Tenemos que pensar y creer que la Transfiguración tendría que haber sido un estado normal para Nuestro Señor. Lo anormal es que no estuviese transfigurado de manera habitual, ya que Nuestro Señor tenía la visión beatífica. Tenía la visión beatífica desde el momento de su nacimiento y desde que su alma había sido creada. Así que las consecuencias de la visión beatífica tendrían que haberse manifestado en su cuerpo y en su ser, como en los elegidos. Los elegidos son gloriosos en este momento (por lo menos para el cuerpo de la Santísima Virgen: cuando los cuerpos se reúnan a las almas bienaventuradas, serán transfigurados). Estos cuerpos tendrán todas las propiedades de los cuerpos resucitados: serán luminosos y brillarán como el sol. Esta es una de las consecuencias de la visión beatífica y de la gloria de Dios en las almas. Gozando de la visión beatífica, Nuestro Señor normalmente hubiese tenido que tener un cuerpo transfigurado.

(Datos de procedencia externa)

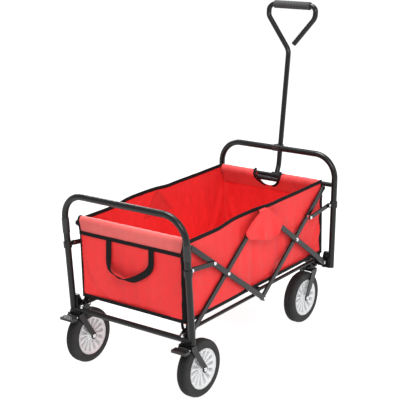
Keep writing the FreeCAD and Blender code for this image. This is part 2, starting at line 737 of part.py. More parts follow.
def pedal():
    """The foot brake: a ribbed slab that turns on the fork's ears."""
    slab = block(-54, -29, -27, 27, 170, 179)
    slab = rounded(slab, 3, lambda edge: edge.CenterOfMass.x < -53)
    tongue = block(-30, -23, -15.6, 15.6, 171.5, 178).fuse(disc(4.5, -15.6, 15.6, -23, 177))
    shape = slab.fuse(tongue)
    for x in (-49, -43, -37):
        shape = shape.cut(block(x, x + 2, -24, 24, 178, 180))
    return shape.cut(disc(2.55, -30, 30, -23, 177)).removeSplitter()


right_pedal = moved(pedal(), -HOOP_X, -size("rear_track"))
solid_feature("right_brake_pedal", right_pedal)
solid_feature("left_brake_pedal", right_pedal.mirror(V(0, 0, 0), ALONG_Y))
pedal_pin = disc(2.5, -22, 22, -HOOP_X - 23, 177)
pedal_pin.translate(V(0, -size("rear_track"), 0))
kingpin = upright_disc(3.5, 203, 212, -HOOP_X, -rear_y)
nut = upright_disc(5.5, 203, 209, -HOOP_X, -rear_y)
top_of_bar = disc(size("low_bar_radius"), -300, 0, -HOOP_X, size("low_bar_height"))
bolt = kingpin.fuse(nut).cut(top_of_bar).removeSplitter()
solid_feature("rear_wheel_bolts", both_sides(Part.makeCompound([pedal_pin, bolt])))

caster_x = HOOP_X - size("caster_inset")
caster = fork(-size("caster_trail"), -18, 16, 179, 185)
stem = upright_disc(8, 185, 187, 0, 0).fuse(upright_disc(5, 185, 201, 0, 0))
nut = upright_disc(8.5, 193.2, 199, 0, 0)
caster = caster.multiFuse([stem, nut]).removeSplitter()
solid_feature("front_right_caster_fork", moved(caster, caster_x, -size("caster_track")))
solid_feature("front_left_caster_fork", moved(caster, caster_x, size("caster_track")))
caster_axle = axle(-size("caster_trail"))
solid_feature("front_right_axle", moved(caster_axle, caster_x, -size("caster_track")))
solid_feature("front_left_axle", moved(caster_axle, caster_x, size("caster_track")))


def caster_socket():
    """The plate under the front bottom bar in which a caster's stem turns."""
    y = -size("caster_track")
    plate = block(caster_x, HOOP_X, y - 20, y + 20, 187.2, 193)
    plate = plate.fuse(upright_disc(20, 187.2, 193, caster_x, y))
    web = block(caster_x + 26, HOOP_X, y - 3, y + 3, 193, 199)
    shape = plate.fuse(web)
    hole = upright_disc(5 + size("pin_play"), 180, 200, caster_x, y)
    bar = disc(size("low_bar_radius"), -size("hoop_y"), 0, HOOP_X, size("low_bar_height"))
    ear_room = block(HOOP_X - 17, HOOP_X + 5, -front_y - 18, -front_y + 13.2, 180, 205)
    return shape.cut(hole).cut(bar).cut(ear_room).removeSplitter()


solid_feature("front_caster_sockets", both_sides(caster_socket()))


# ---------------------------------------------------------------- pull handle

REAR_PIVOT = leaned_point(-HOOP_X, size("cross_height"))
PIVOT = V(-REAR_PIVOT.x, 0, REAR_PIVOT.z)
REAR_RAIL = leaned_point(-HOOP_X, size("hoop_top"))
RAIL = V(-REAR_RAIL.x, 0, REAR_RAIL.z)
LEAN = math.radians(size("handle_lean"))
UP = V(math.sin(LEAN), 0, math.cos(LEAN))
ELBOW = V(PIVOT.x + 16.4, 0, PIVOT.z + 36)
LOOP_LOW = ELBOW + UP * ((size("loop_low") - ELBOW.z) / UP.z)
LOOP_TOP = LOOP_LOW + UP * size("loop_high")
LOOP_RIGHT = LOOP_TOP + V(0, -size("loop_wide"), 0)
LOOP_LEFT = LOOP_TOP + V(0, size("loop_wide"), 0)
RIGHT_SHOULDER = LOOP_RIGHT - UP * size("loop_shoulder")
LEFT_SHOULDER = LOOP_LEFT - UP * size("loop_shoulder")
LOOP_END = LOOP_LOW + (RIGHT_SHOULDER - LOOP_LOW).normalize() * 32


def handle_tube():
    """One bent tube: shaft, elbow, and a loop whose end stops short of the shaft on the right."""
    start = PIVOT + (ELBOW - PIVOT).normalize() * 9
    loop = [LOOP_LOW, LEFT_SHOULDER, LOOP_LEFT, LOOP_RIGHT, RIGHT_SHOULDER, LOOP_END]
    path = bent_path([start, ELBOW] + loop, [45, 45, 30, 21, 21, 30])
    outer = swept(path, round_section(start, ELBOW - start, size("handle_radius")))
    knuckle = disc(13, -17, 17, PIVOT.x, PIVOT.z)
    hole = disc(size("cross_radius") + size("pin_play"), -30, 30, PIVOT.x, PIVOT.z)
    return outer.fuse(knuckle).cut(hole).removeSplitter()


solid_feature("handle_tube", handle_tube())
grip_length = 2 * size("grip_half")
grip_start = LOOP_TOP + V(0, -size("grip_half"), 0)
grip = Part.makeCylinder(size("grip_radius"), grip_length, grip_start, ALONG_Y)
grip = rounded(grip, 3, lambda edge: len(edge.Vertexes) == 1 and edge.Length > 80)
bore = Part.makeCylinder(size("handle_radius"), grip_length + 2, grip_start - V(0, 1, 0), ALONG_Y)
solid_feature("handle_grip", grip.cut(bore))


def tube_end_plug():
    plug = Part.makeCylinder(size("handle_radius"), 3, LOOP_END, LOOP_END - RIGHT_SHOULDER)
    return rounded(plug, 1.2, lambda edge: edge.CenterOfMass.distanceToPoint(LOOP_END) > 2)


solid_feature("handle_end_plug", tube_end_plug())


def handle_clip():
    """The plastic clip on the front hoop's top rail; the handle's tube leaves it outward."""
    rail_z = RAIL.z
    shaft = ELBOW + UP * ((rail_z - ELBOW.z) / UP.z)
    back = shaft.x - size("handle_radius") - 2.6
    body = block(RAIL.x - 13.5, shaft.x + 4, -13, 13, rail_z - 8, rail_z + 10)
    body = rounded(body, 2.5, lambda edge: abs(edge.tangentAt(edge.FirstParameter).z) > 0.9)
    ears = block(RAIL.x + 6, RAIL.x + 16, -18, 18, rail_z + 5, rail_z + 10)
    channel = block(back, shaft.x + 30, -9.4, 9.4, rail_z - 30, rail_z + 30)
    rail = disc(size("hoop_radius"), -40, 40, RAIL.x, rail_z)
    return body.fuse(ears).cut(channel).cut(rail).removeSplitter()


solid_feature("handle_clip", handle_clip())


# ---------------------------------------------------------------- fabric tub

def tub_walls():
    """Four walls and a bottom, open at the top, notched where the end bars pass through."""
    x, y = size("tub_x"), size("tub_y")
    low, top, cloth = size("tub_floor"), size("tub_top"), size("cloth")
    outside = block(-x, x, -y, y, low, top)
    outside = rounded(outside, 6, lambda edge: abs(edge.tangentAt(edge.FirstParameter).z) > 0.9)
    inside = block(-x + cloth, x - cloth, -y + cloth, y - cloth, low + cloth, top + 1)
    inside = rounded(inside, 3.5, lambda edge: abs(edge.tangentAt(edge.FirstParameter).z) > 0.9)
    shell = outside.cut(inside)
    for end in (REAR, FRONT):
        reach = size("top_bar_radius") + 0.6
        notch = block(end * END_X - reach, end * END_X + reach, -300, 300, TOP_Z - reach, top + 5)
        keep_off = block(-x - 1, x + 1, -y + cloth + 4, y - cloth - 4, 0, 900)
        shell = shell.cut(notch.cut(keep_off))
    cut_out = Part.makeCylinder(44, 60, V(x - 30, 4, top + 2), ALONG_X)
    return shell.cut(cut_out).removeSplitter()


solid_feature("tub_walls", tub_walls())

mat_gap = size("cloth") + 0.5
floor_mat = block(
    -size("tub_x") + mat_gap,
    size("tub_x") - mat_gap,
    -size("tub_y") + mat_gap,
    size("tub_y") - mat_gap,
    size("tub_floor") + size("cloth"),
    size("tub_floor") + size("cloth") + 5,
)
solid_feature("floor_mat", rounded(floor_mat, 4, lambda edge: edge.Length < 6))


def apron():
    """The band sewn over the rear wall's top edge."""
    x = size("tub_x")
    return block(-x - 2.2, -x, -size("tub_y") + 4, size("tub_y") - 4, 446, size("tub_top"))


solid_feature("rear_apron", apron())


def carry_strap():
    """A loop of webbing that hangs from the bottom of the apron."""
    x = -size("tub_x") - 1.5
    points = [
        V(x - 2.0, 80, 444),
        V(x - 4.0, 78, 352),
        V(x - 7.0, 0, 334),
        V(x - 4.0, -88, 358),
        V(x - 2.0, -86, 444),
    ]
    path = bent_path(points, [30, 120, 30])
    section = Part.makePolygon(
        [
            V(x - 3.0, 80 - 13, 444),
            V(x - 3.0, 80 + 13, 444),
            V(x - 1.0, 80 + 13, 444),
            V(x - 1.0, 80 - 13, 444),
            V(x - 3.0, 80 - 13, 444),
        ]
    )
    return swept(path, section)


solid_feature("carry_strap", carry_strap())


def pocket():
    """The triangular pocket on the outside of a wall over the scissor's middle top pivot."""
    low = size("brace_layer") + 3.2
    return side_plate([(-88, 412), (88, 412), (9, 506), (-9, 506)], -low - 1.6, -low)


solid_feature("side_pockets", both_sides(pocket()))


# ---------------------------------------------------------------- checks and export

doc.recompute()
for item in doc.Objects:
    if "Invalid" in item.State or "Error" in item.State:
        raise RuntimeError(f"{item.Label} did not compute: {item.State}")
for node, item in exported.items():
    if item.Shape.isNull() or not item.Shape.isValid() or not item.Shape.Solids:
        raise RuntimeError(f"{node} has no valid solid")

os.makedirs("parts", exist_ok=True)
for node, item in exported.items():
    shape = item.Shape.copy()
    shape.translate(V(-size("origin_shift"), 0, 0))
    shape.exportStep(os.path.join("parts", f"{node}.step"))
print(f"{len(exported)} sub-parts written")
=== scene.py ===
"""Looks of the folding wagon: its cloth tub, webbing and seams, and the materials of its frame."""

import json
import math

import bpy
import numpy as np
from mathutils import Matrix, Vector


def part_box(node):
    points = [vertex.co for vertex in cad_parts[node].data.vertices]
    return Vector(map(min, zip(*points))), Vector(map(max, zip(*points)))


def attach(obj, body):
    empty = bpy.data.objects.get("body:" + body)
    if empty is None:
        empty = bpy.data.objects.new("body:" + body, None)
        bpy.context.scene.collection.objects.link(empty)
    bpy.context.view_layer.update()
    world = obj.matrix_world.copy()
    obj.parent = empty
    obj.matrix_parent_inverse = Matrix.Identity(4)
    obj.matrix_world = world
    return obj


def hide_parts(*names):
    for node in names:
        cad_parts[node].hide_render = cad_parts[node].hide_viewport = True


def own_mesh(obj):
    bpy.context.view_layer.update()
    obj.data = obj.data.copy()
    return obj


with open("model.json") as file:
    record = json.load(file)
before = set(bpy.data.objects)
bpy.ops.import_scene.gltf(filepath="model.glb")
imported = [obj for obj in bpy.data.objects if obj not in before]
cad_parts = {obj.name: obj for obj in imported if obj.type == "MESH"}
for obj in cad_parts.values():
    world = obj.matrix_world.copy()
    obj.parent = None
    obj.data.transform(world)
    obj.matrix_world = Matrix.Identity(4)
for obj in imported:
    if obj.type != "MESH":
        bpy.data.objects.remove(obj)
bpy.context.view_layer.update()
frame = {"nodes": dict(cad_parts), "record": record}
random = np.random.default_rng(7)

# Places taken from the frame, in metres.
TUB_LOW, TUB_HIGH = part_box("tub_walls")
MID_X = (TUB_LOW.x + TUB_HIGH.x) / 2
HALF_X = (TUB_HIGH.x - TUB_LOW.x) / 2
HALF_Y = (TUB_HIGH.y - TUB_LOW.y) / 2


def bar_centre(node):
    """The (x, z) of a cross bar's axis."""
    low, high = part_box(node)
    return (low.x + high.x) / 2, (low.z + high.z) / 2


REAR_BAR = bar_centre("rear_top_bar")
FRONT_BAR = bar_centre("front_top_bar")

# Thicknesses, and the half width of the narrow bindings.
CLOTH = 0.0012
TAPE = 0.0009
BINDING = 0.0048


# ---------------------------------------------------------------- shader nodes


def put(tree, socket, value):
    """Links a socket to another, or sets its value."""
    if isinstance(value, bpy.types.NodeSocket):
        tree.links.new(value, socket)
    else:
        socket.default_value = value


def add(tree, kind, inputs=None, **settings):
    """A new shader node of a kind, with its inputs set or linked."""
    made = tree.nodes.new("ShaderNode" + kind)
    for name, value in settings.items():
        setattr(made, name, value)
    for name, value in (inputs or {}).items():
        put(tree, made.inputs[name], value)
    return made


def maths(tree, operation, a, b=0.0, clamp=False):
    """One arithmetic step on sockets or numbers."""
    return add(tree, "Math", {0: a, 1: b}, operation=operation, use_clamp=clamp).outputs[0]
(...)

Pero, por un milagro, Nuestro Señor quiso vivir como los demás hombres y no tener habitualmente un cuerpo transfigurado.
«Se transfiguró ante ellos; brilló su rostro como el sol y sus vestidos se volvieron blancos como la luz. Y se les aparecieron Moisés y Elías hablando con El. Tomando Pedro la palabra, dijo a Jesús: Señor, ¡qué bien estamos aquí! Si quieres, haré aquí tres tiendas, una para ti, una para Moisés y otra para Elias”

6 ¡Ya san Fulgencio, obispo de Ruspe (468-533) denunciaba esta herejía, en la cual reinciden los modernistas! Así escribía: «Es totalmente imposible y ajeno a la fe decir que el alma de Cristo no tuvo conocimiento pleno de su divinidad, con la cual creemos que no formaba naturalmente más que una persona» (Carta 12, cap. 3, nº 26).
«Mientras que la divinidad se conocía como tal por ser naturalmente tal, el alma conocía toda la divinidad sin ser ella misma la divinidad. Así pues, la divinidad naturalmente es su propio conocimiento, mientras que, por el contrario, el alma de Cristo recibió de la divinidad el conocimiento de la divinidad que conoció» (Carta 14, cap. 3, nº 31).